The department's legal team framed both challengers as invoking what it called "pocketbook interests served by keeping all marijuana in Schedule I." That phrase is worth sitting with. The Controlled Substances Act, the DOJ argued, was enacted to protect the health and welfare of the American public and to ensure legitimate medical and scientific access to controlled substances - not to guarantee a revenue stream for workplace drug-testing vendors, and certainly not to insulate a pharmaceutical startup from future market competition. The DOJ drew a sharp line: drug screeners, employers who screen for drugs, and a company with no market presence are not the intended beneficiaries of the CSA, and their financial preferences for categorical Schedule I control place them outside the statute's "zone of interests."

The Standing Problem NDASA and MMJ Cannot Sidestep

Article III standing requires a concrete, particularized injury - not a general business inconvenience or a speculative future competitive disadvantage. The DOJ argued that NDASA failed to identify concrete harm to any specific individual member, relying instead on generalized assertions about cost burdens across its membership. MMJ's standing argument fares even worse on the DOJ's reading: a company that has not yet produced an authorized product cannot claim competitor standing against businesses operating in a market it has not yet entered. These are not minor procedural quibbles. If the D.C. Circuit agrees that neither petitioner has standing, the stay motion fails before the court ever reaches the merits of the rescheduling order itself.

There is also the treaty question. NDASA and MMJ argued that Blanche exceeded his authority by rescheduling cannabis without adequately addressing U.S. obligations under the Single Convention on Narcotic Drugs. The DOJ's response pointed to the 2024 opinion from the DOJ's Office of Legal Counsel, which concluded that placing cannabis in Schedule III satisfies U.S. treaty compliance - and that the attorney general holds authority to issue a scheduling order "without regard to" standard formal rulemaking procedures when acting under the relevant treaty provision. The DOJ also noted that the Department of Health and Human Services had already recommended Schedule III placement based on its own medical and scientific review, giving the acting attorney general an authoritative foundation for the April 2026 order.
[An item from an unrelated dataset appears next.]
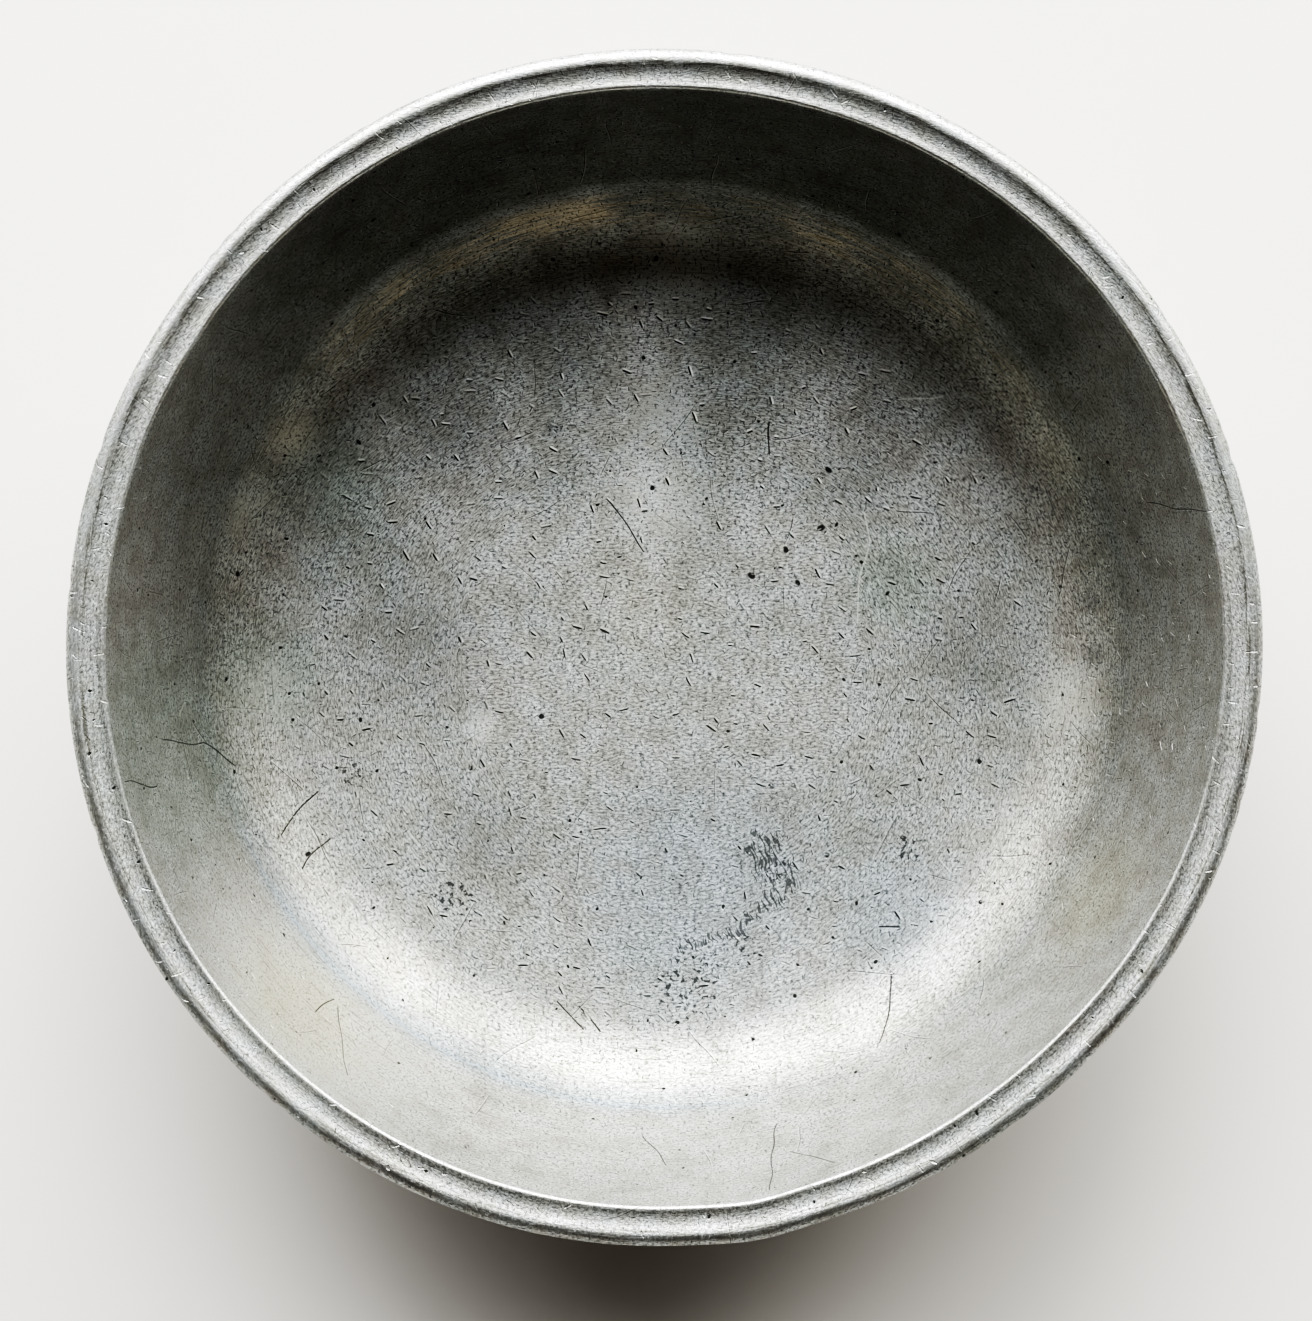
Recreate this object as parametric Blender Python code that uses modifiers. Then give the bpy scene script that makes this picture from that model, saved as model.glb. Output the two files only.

What This Means for the Cannabis Business Community

For licensed operators - dispensaries, cultivators, processors, and the supply chain businesses that serve them - the DOJ's posture here is meaningful in ways that go beyond litigation strategy. A Schedule III designation carries real operational consequences. It would not automatically federalize cannabis sales or eliminate state-by-state licensing regimes, but it would remove cannabis from the 280E tax classification that has long prevented plant-touching businesses from deducting ordinary business expenses. That alone represents a significant shift in dispensary economics. Operators who have spent years structuring their businesses around 280E exposure understand exactly what is at stake.

The DOJ's willingness to name the financial motivations of the opposition groups plainly - in a formal federal court filing - also sends a signal to the broader regulated cannabis industry. The government is not treating rescheduling as a political concession. It is defending the order on statutory grounds, public health rationale, and procedural authority. That is a different posture than the cannabis industry has historically encountered from federal regulators, and it matters for how operators, investors, and multistate operators should be reading the federal timeline right now. The underlying lawsuit, which seeks to vacate the Schedule III order entirely, still awaits briefing and judicial review. Nothing is settled. But the DOJ's July 2 filing is the clearest signal yet that the federal government intends to defend this rescheduling order with considerable force.

The prohibitionist groups framed their challenge as a defense of public health. The DOJ's response, point by point, reframed it as a defense of market position. Courts will decide which framing holds.